Tactical Hypersonics

The second DARPA-Air Force effort is the Hypersonic Air-breathing Weapon Concept, designed to enable transformational changes in responsive, long-range strike against time-critical or heavily defended targets.

“You also boost that concept,” Walker said, “that you then take over with the air-breathing scramjet engine on board and that also hits its target.”

This program, according to DARPA, seeks to advance air vehicle configurations capable of efficient hypersonic flight, enhance hydrocarbon scramjet-powered propulsion to enable sustained hypersonic cruise, develop affordable system designs and manufacturing approaches, and more.

“What [hypersonic speeds] buy you is a strike capability for time-critical targets from long-standoff ranges,” Walker said.

“If we can pull that hypersonic technology into a weapon-system concept … at the end of these programs the Air Force would be ready to go off into an acquisition program on those systems -- potentially, if we're successful. That's really the future,” he added.

The Sequestration Threat

During the hearing, Kendall told the panel that one threat to U.S. military superiority is “one of our own making. It is the threat of sequestration.”

In the fiscal year 2016 DoD budget request, the department is asking for funding that is well above sequestration levels, he said.
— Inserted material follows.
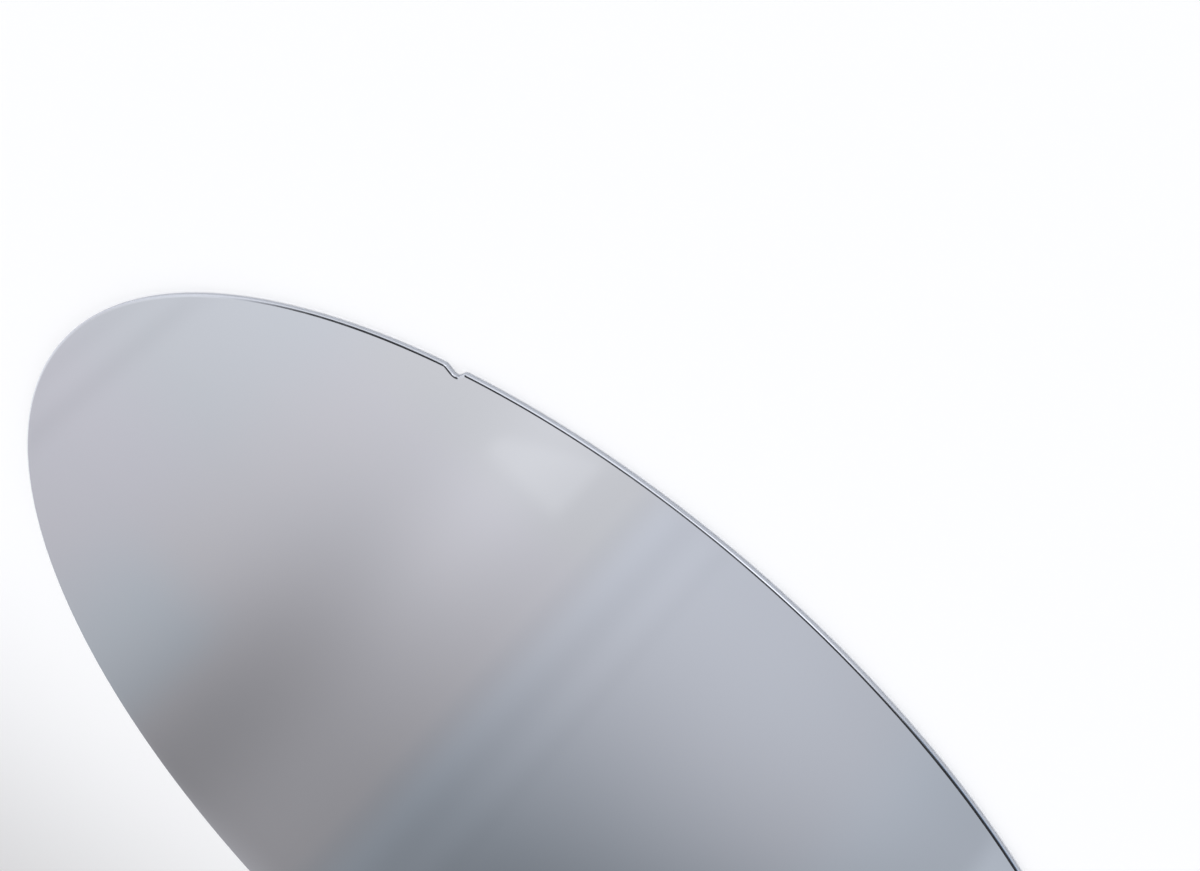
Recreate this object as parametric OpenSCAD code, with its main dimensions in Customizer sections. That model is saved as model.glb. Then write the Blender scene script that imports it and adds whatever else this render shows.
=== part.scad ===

“We are trying to recover some of the readiness that was lost when sequestration was implemented in 2013. We are also trying to acquire some of the capability we need to maintain to remain competitive,” said Kendall, adding that the department is requesting increases in its investment accounts, research and development, and procurement, of about $20 billion.

“Sequestration would force us to prioritize pressing near-term needs at the expense of these investments, preserving capability now but increasing our risk in the future,” he said, adding that uncertainties about future budgets make effective planning nearly impossible.

“We urge you to permanently repeal the threat of sequestration,” Kendall told the senators. “Removing this specter would do more than any other single act to spur innovation and preserve our military technological superiority.”